14 Doch ik, ziet, ik ben in uw handen; doet mij, als het goed, en als het recht is in uw ogen;
As for me, behold, I [am] in your hand: do with me as it seemeth good and meet to you.
15 Maar weet voorzeker, dat gij, zo gij mij doodt, gewisselijk onschuldig bloed zult brengen op u, en op deze stad, en op haar inwoners; want in der waarheid, de HEERE heeft mij tot u gezonden, om al deze woorden voor uw oren te spreken.
But know ye for certain, that if ye put me to death, ye will surely bring innocent blood upon yourselves, upon this city, and upon its inhabitants: for of a truth the LORD hath sent me to you to speak all these words in your ears.
16 Toen zeiden de vorsten en al het volk tot de priesteren en tot de profeten: Aan dezen man is geen oordeel des doods, want hij heeft tot ons gesproken in den Naam des HEEREN, onzes Gods.
Then said the princes and all the people to the priests and to the prophets; This man [is] not worthy to die: for he hath spoken to us in the name of the LORD our God.
17 Ook stonden er mannen op, van de oudsten des lands, en spraken tot de ganse gemeente des volks, zeggende:
Then arose certain of the elders of the land, and spoke to all the assembly of the people, saying,
18 Micha, de Morastiet, heeft in de dagen van Hizkia, koning van Juda, geprofeteerd, en tot al het volk van Juda gesproken, zeggende: Zo zegt de HEERE des heirscharen: Sion zal als een akker geploegd, en Jeruzalem tot steen hopen worden, en de berg dezes huizes tot hoogten des wouds.
Micah the Morasthite prophesied in the days of Hezekiah king of Judah, and spoke to all the people of Judah, saying, Thus saith the LORD of hosts; Zion shall be plowed [like] a field, and Jerusalem shall become heaps, and the mountain of the house as the high places of the forest.
19 Hebben ook Hizkia, de koning van Juda, en gans Juda hem ooit gedood?
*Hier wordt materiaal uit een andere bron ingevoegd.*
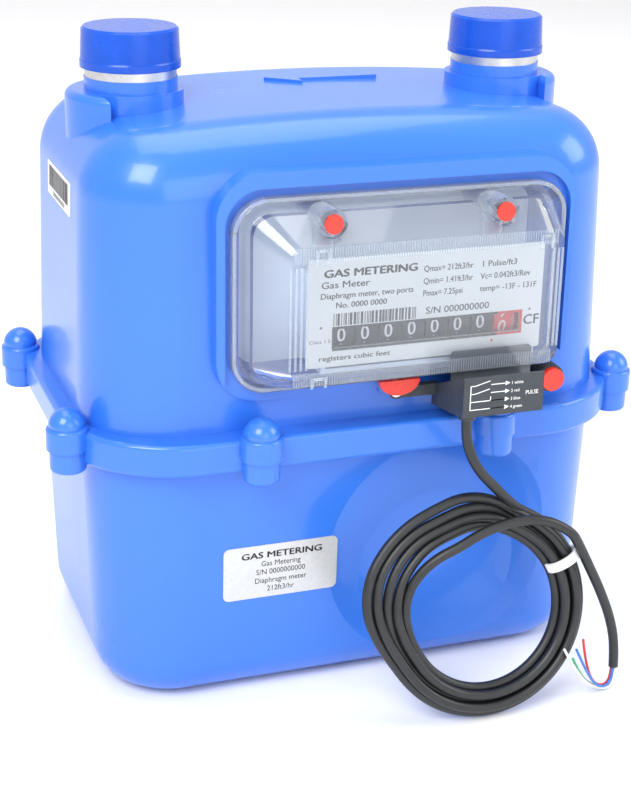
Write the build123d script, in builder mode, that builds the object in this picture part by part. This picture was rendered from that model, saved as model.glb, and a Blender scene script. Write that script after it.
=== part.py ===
from build123d import *
import os
from math import atan2, cos, degrees, pi, radians, sin, tan

# Diaphragm gas meter with a clip-on pulse sensor. Millimetres.
# Origin: middle of the flat underside. X runs from the outlet port to the
# inlet port, the index faces -Y, and Z is up.

os.makedirs("parts", exist_ok=True)

# ---------------------------------------------------------------- case sizes
port_pitch = 130.0          # centre distance of the two ports
split_z = 92.0              # joint face between the two shells
crown_z = 196.0             # highest line of the upper shell
crown_radius = 800.0        # sideways curve of the top
wall = 3.0                  # cast wall
draft = 1.8                 # casting draft in degrees
upper_half_x = 92.5
upper_half_y = 58.0
upper_corner = 29.0
top_edge = 21.0             # rounding of the upper shell's top edge
lower_half_x = 91.5
lower_half_y = 59.5
lower_corner = 29.0
bottom_edge = 14.0          # rounding of the lower shell's bottom edge

flange_half_x = 98.0
flange_half_y = 66.4
flange_corner = 39.0
flange_upper = 6.0          # thickness of the upper flange
flange_lower = 5.0
gasket_section = 2.6        # width of the gasket cord
gasket_depth = 1.5
gasket_inset = 2.6          # from the lower shell's outer wall line

boss_radius = 6.9           # screw boss on the upper flange
boss_height = 7.6
low_boss_radius = 6.0
low_boss_height = 7.6
front_screw_x = 40.8        # front and back screws
front_screw_y = 67.5
side_screw_x = 98.0         # screws on the two short sides
side_screw_y = 41.5
screw_shank = 2.5
screw_clearance = 0.2
screw_head = 5.9
screw_dome = 6.0

dish_x = 27.0               # round dish in the lower shell's front
dish_z = 38.0
dish_outer = 40.0
dish_inner = 29.0
dish_depth = 1.7

# ---------------------------------------------------------------- port sizes
thread_radius = 15.0        # M30 x 2 union thread
thread_pitch = 2.0
thread_depth = 1.1
thread_length = 13.5
thread_lead = 2.6           # plain neck under the first groove
thread_bevel = 1.0
port_bore = 11.0
neck_top = 203.0
neck_radius = 15.3
collar_top = 199.0
collar_radius = 17.2
ear_radius = 21.6           # boss round the outer half of each port
ear_start = 76.0            # where that boss begins, from the middle
ear_foot = 24.0             # how far it runs down under the crown
collar_foot = 14.0
way_foot = 30.0             # how far the gas way is cut down from the crown
spud_shank = 13.0
spud_shank_length = 7.0
way_clearance = 1.0         # casting round the spud's bore
cap_radius = 16.5
cap_taper = 0.7             # the cap is narrower at its top
cap_rim_z = 206.0
cap_head = 1.9              # thickness of the cap's flat top
cap_rim = 2.2               # height of its rolled rim
cap_bevel = 0.8
cap_gap = 0.08              # cap over the thread crests
cap_head_gap = 0.5

label_thickness = 0.2
label_gap = 0.02
label_x = -30.8
label_z = 46.6
strip_y = -2.0
strip_z = 167.5
label_size = (40.0, 19.6)
strip_size = (36.0, 11.2)

arrow_height = 4.9          # of which 0.9 stands over the crown's line
arrow_sink = 4.0
arrow_tip = (-14.0, 17.0)
arrow_barb = (-3.0, 9.0)    # x of the barbs, and how far they reach aside
arrow_tail = (26.0, 4.0)    # x of the tail, and half its width

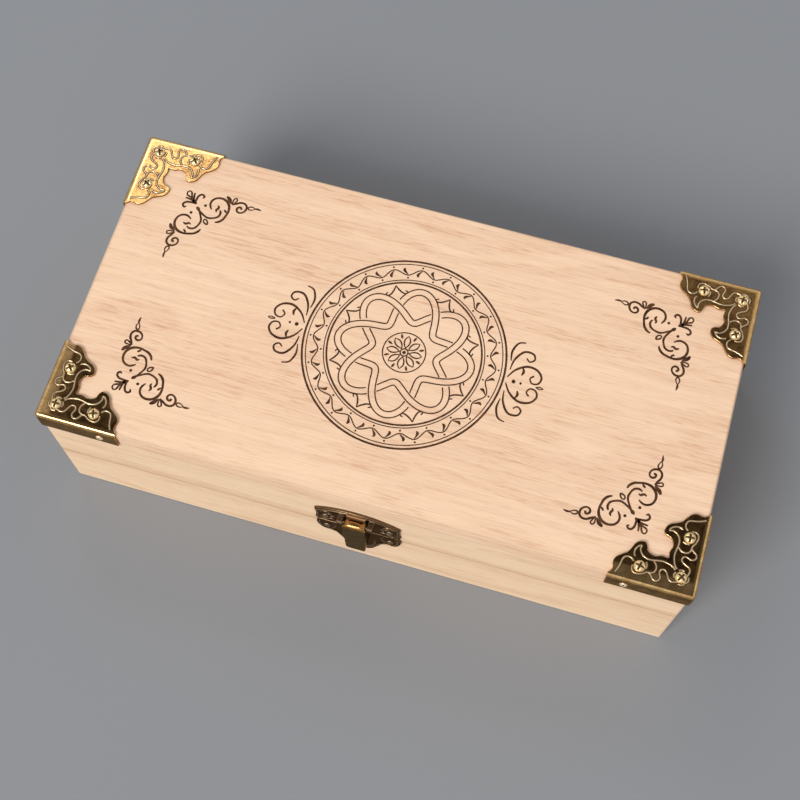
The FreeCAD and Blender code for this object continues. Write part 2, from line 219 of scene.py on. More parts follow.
def wood(name, along, light, dark, shift, streak=False, glue=False):
    """Pale wood with its grain along one axis (0 is X, 1 is Y); each shift is another plank.

    streak puts a reddish streak in it, and glue the lines of the seam and of the glue joint."""
    shader = Shader(name, **{"Specular IOR Level": 0.35})

    def drawn_out(length, width, offset=0.0):
        """Coordinates stretched along the grain, for blotches of this size in millimetres."""
        scale = [METRE / width] * 3
        scale[along] = METRE / length
        return shader.place(scale, (shift + offset, shift * 0.7, shift * 1.3))

    def layer(length, width, offset, detail, roughness=0.55, spread=None):
        """Noise along the grain, where spread is the part of it that is taken as 0 to 1."""
        noise = shader.noise(drawn_out(length, width, offset), detail, roughness)
        return shader.span(noise, *spread) if spread else noise

    streaks = layer(60.0, 1.6, offset=3.0, detail=3.0, roughness=0.6, spread=(0.42, 0.68))
    dashes = layer(9.0, 0.6, offset=5.0, detail=2.0, roughness=0.6, spread=(0.52, 0.70))
    pores = layer(5.0, 0.34, offset=11.0, detail=1.0, spread=(0.62, 0.74))
    fibre = layer(26.0, 0.45, offset=7.0, detail=4.0, roughness=0.7)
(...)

Vreesde hij niet den HEERE, en smeekte des HEEREN aangezicht, zodat het den HEERE berouwde over het kwaad, dat Hij tegen hen gesproken had? Wij dan doen een groot kwaad tegen onze zielen.
Did Hezekiah king of Judah and all Judah put him to death? did he not fear the LORD, and beseech the LORD, and the LORD repented of the evil which he had pronounced against them? Thus might we procure great evil against our souls.
20 Er was ook een man, die in den Naam des HEEREN profeteerde, Uria, de zoon van Semaja, van Kirjath-Jearim; die profeteerde tegen deze stad en tegen dit land, naar al de woorden van Jeremia.
And there was also a man that prophesied in the name of the LORD, Urijah the son of Shemaiah of Kirjath-jearim, who prophesied against this city and against this land according to all the words of Jeremiah:
21 En als de koning Jojakim, mitsgaders al zijn geweldigen, en al de vorsten zijn woorden hoorden, zocht de koning hem te doden; als Uria dat hoorde, zo vreesde hij, en vluchtte, en kwam in Egypte;
And when Jehoiakim the king, with all his mighty men, and all the princes, heard his words, the king sought to put him to death: but when Urijah heard it, he was afraid, and fled, and went into Egypt;
22 Maar de koning Jojakim zond mannen naar Egypte, Elnathan, den zoon van Achbor, en andere mannen met hem, in Egypte;
And Jehoiakim the king sent men into Egypt, [namely], Elnathan the son of Achbor, and [certain] men with him into Egypt.
23 Die voerden Uria uit Egypte, en brachten hem tot den koning Jojakim, en hij sloeg hem met het zwaard, en hij wierp zijn dood lichaam in de graven van de kinderen des volks.
And they brought forth Urijah from Egypt, and brought him to Jehoiakim the king; who slew him with the sword, and cast his dead body into the graves of the common people.
24 Maar de hand van Ahikam, den zoon van Safan, was met Jeremia, dat men hem niet overgaf in de hand des volk, om hem te doden.
Nevertheless the hand of Ahikam the son of Shaphan was with Jeremiah, that they should not give him into the hand of the people to put him to death.